• _Listing_:

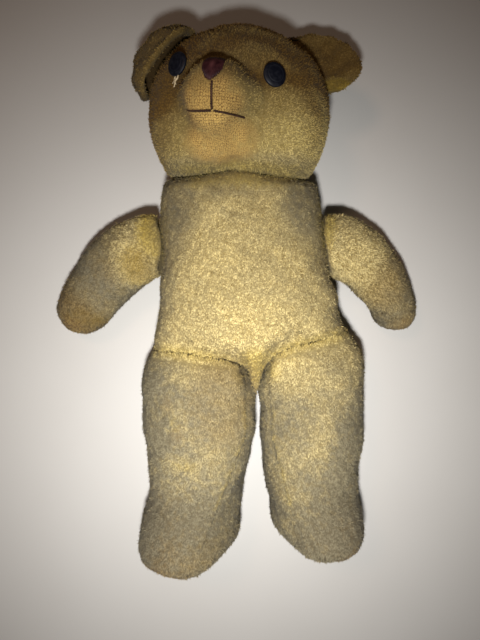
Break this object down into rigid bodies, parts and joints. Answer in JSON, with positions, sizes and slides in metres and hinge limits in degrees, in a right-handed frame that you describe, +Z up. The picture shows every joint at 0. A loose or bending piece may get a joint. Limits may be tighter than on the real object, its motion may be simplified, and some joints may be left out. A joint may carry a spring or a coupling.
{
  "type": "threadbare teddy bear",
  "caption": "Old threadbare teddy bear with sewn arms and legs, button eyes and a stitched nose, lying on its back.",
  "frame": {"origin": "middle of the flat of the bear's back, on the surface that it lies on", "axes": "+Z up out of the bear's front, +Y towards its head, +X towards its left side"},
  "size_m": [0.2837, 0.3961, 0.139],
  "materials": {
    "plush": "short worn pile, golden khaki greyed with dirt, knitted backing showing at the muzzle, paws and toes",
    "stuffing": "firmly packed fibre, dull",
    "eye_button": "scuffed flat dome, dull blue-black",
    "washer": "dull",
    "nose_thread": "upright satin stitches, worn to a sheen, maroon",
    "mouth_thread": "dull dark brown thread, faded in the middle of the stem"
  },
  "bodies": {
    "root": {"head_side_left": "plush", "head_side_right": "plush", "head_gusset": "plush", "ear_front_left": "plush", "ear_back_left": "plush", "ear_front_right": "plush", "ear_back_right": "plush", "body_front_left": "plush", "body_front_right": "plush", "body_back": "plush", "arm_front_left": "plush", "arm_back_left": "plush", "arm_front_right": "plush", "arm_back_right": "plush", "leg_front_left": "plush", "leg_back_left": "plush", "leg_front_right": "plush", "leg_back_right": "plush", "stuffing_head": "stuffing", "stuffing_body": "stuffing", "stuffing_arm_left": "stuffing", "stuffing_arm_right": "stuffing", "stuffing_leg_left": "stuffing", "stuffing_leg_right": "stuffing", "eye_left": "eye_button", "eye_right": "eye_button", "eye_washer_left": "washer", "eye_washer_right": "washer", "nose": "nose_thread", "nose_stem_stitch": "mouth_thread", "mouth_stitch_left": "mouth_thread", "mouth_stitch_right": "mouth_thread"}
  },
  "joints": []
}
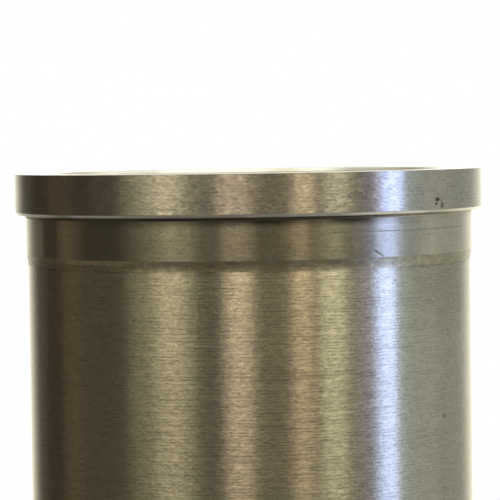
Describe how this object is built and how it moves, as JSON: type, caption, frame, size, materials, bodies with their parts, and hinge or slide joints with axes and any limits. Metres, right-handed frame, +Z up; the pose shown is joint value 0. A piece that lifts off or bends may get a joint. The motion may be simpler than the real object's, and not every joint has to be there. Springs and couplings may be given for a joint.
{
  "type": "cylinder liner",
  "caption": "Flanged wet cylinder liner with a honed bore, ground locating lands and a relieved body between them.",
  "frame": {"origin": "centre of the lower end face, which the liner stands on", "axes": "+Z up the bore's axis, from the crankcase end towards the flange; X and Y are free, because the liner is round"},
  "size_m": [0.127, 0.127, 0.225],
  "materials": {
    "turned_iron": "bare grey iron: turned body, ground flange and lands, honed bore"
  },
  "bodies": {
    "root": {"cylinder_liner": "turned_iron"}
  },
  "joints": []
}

--

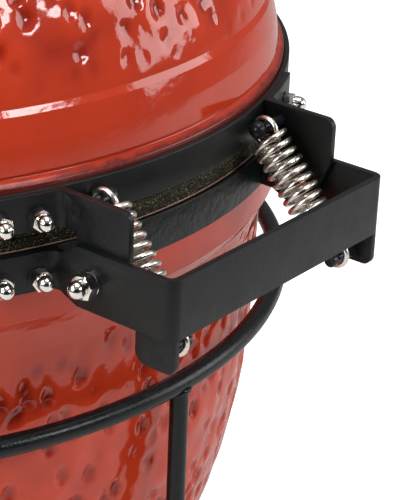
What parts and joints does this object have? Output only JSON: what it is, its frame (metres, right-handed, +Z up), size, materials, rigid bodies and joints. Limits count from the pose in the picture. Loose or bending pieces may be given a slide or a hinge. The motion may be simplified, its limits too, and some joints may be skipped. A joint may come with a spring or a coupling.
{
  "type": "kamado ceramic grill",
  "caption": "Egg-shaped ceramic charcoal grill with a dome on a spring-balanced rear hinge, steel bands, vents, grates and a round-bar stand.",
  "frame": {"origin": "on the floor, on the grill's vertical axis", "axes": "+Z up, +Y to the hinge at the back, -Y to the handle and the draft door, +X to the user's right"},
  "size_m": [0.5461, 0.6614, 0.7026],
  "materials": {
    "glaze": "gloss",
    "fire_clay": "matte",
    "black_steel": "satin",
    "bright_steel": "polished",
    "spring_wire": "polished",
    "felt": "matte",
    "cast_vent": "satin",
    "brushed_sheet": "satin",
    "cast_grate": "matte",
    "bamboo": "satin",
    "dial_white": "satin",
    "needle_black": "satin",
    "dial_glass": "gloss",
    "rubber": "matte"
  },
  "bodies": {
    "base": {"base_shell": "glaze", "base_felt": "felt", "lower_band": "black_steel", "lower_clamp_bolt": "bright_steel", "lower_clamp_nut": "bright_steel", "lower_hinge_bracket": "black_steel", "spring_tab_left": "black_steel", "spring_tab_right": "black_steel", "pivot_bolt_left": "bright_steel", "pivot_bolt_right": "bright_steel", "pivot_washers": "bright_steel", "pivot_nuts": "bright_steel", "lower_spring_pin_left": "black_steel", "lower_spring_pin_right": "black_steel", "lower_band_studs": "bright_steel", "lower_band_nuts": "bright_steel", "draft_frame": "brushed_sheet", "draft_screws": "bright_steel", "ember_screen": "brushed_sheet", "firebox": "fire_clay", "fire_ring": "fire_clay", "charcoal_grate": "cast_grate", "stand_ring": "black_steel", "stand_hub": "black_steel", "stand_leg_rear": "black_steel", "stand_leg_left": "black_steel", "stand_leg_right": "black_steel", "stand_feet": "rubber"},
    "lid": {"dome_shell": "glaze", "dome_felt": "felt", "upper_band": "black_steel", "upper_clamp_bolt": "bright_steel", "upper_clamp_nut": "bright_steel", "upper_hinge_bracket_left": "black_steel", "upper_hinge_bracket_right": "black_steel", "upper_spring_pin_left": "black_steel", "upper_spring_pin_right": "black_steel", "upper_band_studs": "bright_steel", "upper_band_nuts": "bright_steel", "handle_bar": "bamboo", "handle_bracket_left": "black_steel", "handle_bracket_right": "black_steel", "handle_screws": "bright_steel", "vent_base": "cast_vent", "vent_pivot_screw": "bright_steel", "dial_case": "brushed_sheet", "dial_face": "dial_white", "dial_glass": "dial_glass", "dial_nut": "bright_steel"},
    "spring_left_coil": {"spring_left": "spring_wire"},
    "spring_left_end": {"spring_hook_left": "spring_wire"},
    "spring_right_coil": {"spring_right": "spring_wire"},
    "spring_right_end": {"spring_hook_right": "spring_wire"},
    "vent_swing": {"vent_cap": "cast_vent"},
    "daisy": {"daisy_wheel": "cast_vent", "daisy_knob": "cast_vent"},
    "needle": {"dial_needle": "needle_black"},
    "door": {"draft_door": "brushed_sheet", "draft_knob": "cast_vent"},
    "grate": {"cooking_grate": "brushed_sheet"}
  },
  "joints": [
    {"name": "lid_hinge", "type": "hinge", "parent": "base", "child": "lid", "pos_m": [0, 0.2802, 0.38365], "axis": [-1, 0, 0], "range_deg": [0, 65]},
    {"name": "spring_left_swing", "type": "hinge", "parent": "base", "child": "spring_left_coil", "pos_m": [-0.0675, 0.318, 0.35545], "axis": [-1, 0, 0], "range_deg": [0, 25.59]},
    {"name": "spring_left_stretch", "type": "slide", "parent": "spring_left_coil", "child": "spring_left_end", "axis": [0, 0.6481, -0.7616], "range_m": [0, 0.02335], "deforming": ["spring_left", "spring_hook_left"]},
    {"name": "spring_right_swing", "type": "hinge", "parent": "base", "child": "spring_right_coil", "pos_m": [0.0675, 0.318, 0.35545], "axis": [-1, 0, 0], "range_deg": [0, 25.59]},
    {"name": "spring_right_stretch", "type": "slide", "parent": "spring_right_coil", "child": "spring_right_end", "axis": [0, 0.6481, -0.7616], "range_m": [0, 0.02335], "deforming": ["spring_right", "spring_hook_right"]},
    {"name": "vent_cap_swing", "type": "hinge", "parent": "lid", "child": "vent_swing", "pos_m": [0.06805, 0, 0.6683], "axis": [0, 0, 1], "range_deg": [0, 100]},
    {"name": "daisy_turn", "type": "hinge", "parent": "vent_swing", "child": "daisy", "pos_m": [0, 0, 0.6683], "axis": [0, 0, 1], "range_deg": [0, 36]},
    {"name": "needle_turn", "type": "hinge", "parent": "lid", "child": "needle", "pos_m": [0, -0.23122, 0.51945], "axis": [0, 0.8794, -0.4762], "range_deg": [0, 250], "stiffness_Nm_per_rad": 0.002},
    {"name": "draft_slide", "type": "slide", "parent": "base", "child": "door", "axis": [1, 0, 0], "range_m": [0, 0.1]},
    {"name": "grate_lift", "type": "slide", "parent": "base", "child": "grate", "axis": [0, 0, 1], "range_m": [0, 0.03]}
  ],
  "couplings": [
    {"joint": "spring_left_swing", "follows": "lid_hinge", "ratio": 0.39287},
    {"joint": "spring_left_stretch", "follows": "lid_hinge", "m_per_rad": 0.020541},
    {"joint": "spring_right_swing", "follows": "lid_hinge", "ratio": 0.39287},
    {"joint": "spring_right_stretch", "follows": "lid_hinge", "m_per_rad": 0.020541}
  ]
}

* * *

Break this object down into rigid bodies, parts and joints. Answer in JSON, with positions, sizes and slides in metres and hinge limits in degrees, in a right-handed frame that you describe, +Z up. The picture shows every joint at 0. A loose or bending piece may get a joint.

• _Aim of the exercise_:
List the lines of the entries that include "from".

• _The result_:
  "frame": {"origin": "centre of the lower end face, which the liner stands on", "axes": "+Z up the bore's axis, from the crankcase end towards the flange; X and Y are free, because the liner is round"},
What parts and joints does this object have? Output only JSON: what it is, its frame (metres, right-handed, +Z up), size, materials, rigid bodies and joints. Limits count from the pose in the picture. Loose or bending pieces may be given a slide or a hinge. The motion may be simplified, its limits too, and some joints may be skipped. A joint may come with a spring or a coupling.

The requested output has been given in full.